Chris Hatzell joked that he lived by three ‘Fs’ – food, Frankton and family. The latter two have helped in the grieving process. When Chris played for Frankton in the early 1990s as a vocal, intense point guard, his coach was Rex Bauchert – his stepfather. When Chris died, Bauchert, the all-time winningest coach at Frankton, returned to the sideline to take his spot and coach his grandson.
“I came back for Jon,” Bauchert said. “That was probably the only thing that was going to bring me back.”
Jon found a sanctuary on the basketball court, a place where father and son spent so much time together. He talked to his dad again on Saturday during Frankton’s regional game against Wabash. He does that sometimes in a big moment of a close game to calm himself down. “All right dad, here we go,” Jon said. “Let’s get it together.”
Jon takes comfort in knowing he has not had to go it alone. Frankton, a community of 1,820 in Madison County, sold more than 1,100 tickets Tuesday for its Class 2A semistate game.
“Basketball has been a safe haven,” Jon said. “This was his love and it’s what I love. To be here with my team, they are like a second family. They have been with me every step of the way. I know my dad is looking down on us enjoying this.”
The reminders are difficult for father and son.
Bauchert, 61, coached basketball at Frankton from 1985 to 2003, winning a program-record 216 games. He still teaches math at the school. Occasionally, he will look up from his desk at the end of the day and think he hears Chris bounding down the hallway.
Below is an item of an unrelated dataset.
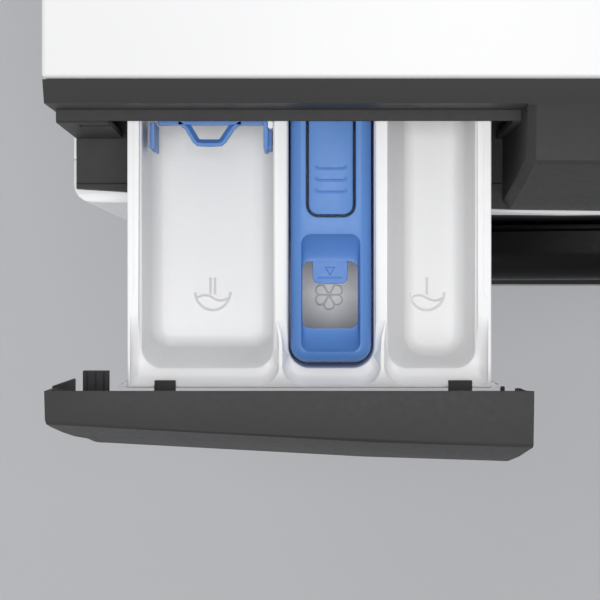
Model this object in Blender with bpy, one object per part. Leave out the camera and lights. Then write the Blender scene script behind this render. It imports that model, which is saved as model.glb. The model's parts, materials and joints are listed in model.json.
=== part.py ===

“Chris and Jon would always pop in on the way to practice and say hello,” Bauchert said. “I’ll still hear something and think it’s him – but it’s not him.”
Chris was at the beginning of a second career. For years, he had worked for Wilhelm Construction in Indianapolis. But those close to him saw the way he connected with kids at the youth level on Jon’s teams. Teaching and coaching made sense. In 2014, he was hired as a teacher at Frankton. Brobston, who had known Hatzell since high school and watched him coach basketball and baseball, tabbed him to coach the eighth grade basketball team. The nex year, Hatzell became part of the varsity staff.
“I had always kind of pushed him to go a different direction because I knew how tough coaching could be,” Bauchert said. “But it finally came to a point where he decided he wanted to go that route. He worked at it and sacrificed to do that. It was kind of a dream for him.”
It was a dream for Bauchert, too. Chris was a 9-year-old when Bauchert first met him. He bought Chris a Frankton baseball cap. “A lot of what is inside Chris came from his mom,” Bauchert said. “She made him tough, hard-nosed. She gave him a lot of love, too. He was easy to coach. Jon is, too.”
But those reminders. Bauchert shared a prep period with Chris. He misses those chats. The normalcy of the day-to-day interaction. “There are days where I don’t do that well,” Bauchert said.
Being around basketball, around Jon, has helped. Every once in a while at practice, Jon will wrap an arm around his grandfather.
“This is such a big time in Jon’s life,” Bauchert said. “It’s still hard to believe Chris isn’t here.”
For several months, Jon was unable to visit his father’s classroom. He has moved out of the house he shared with his father and now lives with his mother, Jennifer.
“Coming back to school was probably the hardest part,” he said. “Being back in the school and the gym where we had spent so much time together was really hard.”
But over time, Jon has come to appreciate the time he did have with his father. He saw how teaching and coaching made him happier. He remembers the big high school games in the area they used to attend and enjoy together.
“He got to see me a lot more and I know he enjoyed that,” Jon said. “He loved coaching. He loved sports in general, especially basketball. We were always doing something with sports.”
Brobston renamed the hustle award after Chris Hatzell. There is a photo of Chris, his left arm leaning on a railing, on the wall inside the locker room door.
“This award is earned through toughness and hard work on the court,” a sign reads. “It exemplifies how Coach Hatzell played and coached the game. It is forever named in his honor.”
The award is won through an accumulation of deflections, steals, loose balls, dives, offensive rebounds and charges taken. Hustle plays. Jon, who is third on the team in scoring behind fellow seniors Kayden Key and Ryan Detling, is in second place for the award named in his father’s honor. One of his best friends, senior Brayton Cain, is in first.
“We all miss (Chris),” Cain said. “Him and Jon were like two peas in a pod. I know his dad would be really proud of the man he has become.”
After the regional championship, Brobston dedicated the win to Chris.
“These are memories I’ll never forget,” Jon said. “My dad has been with us all, I’m sure.”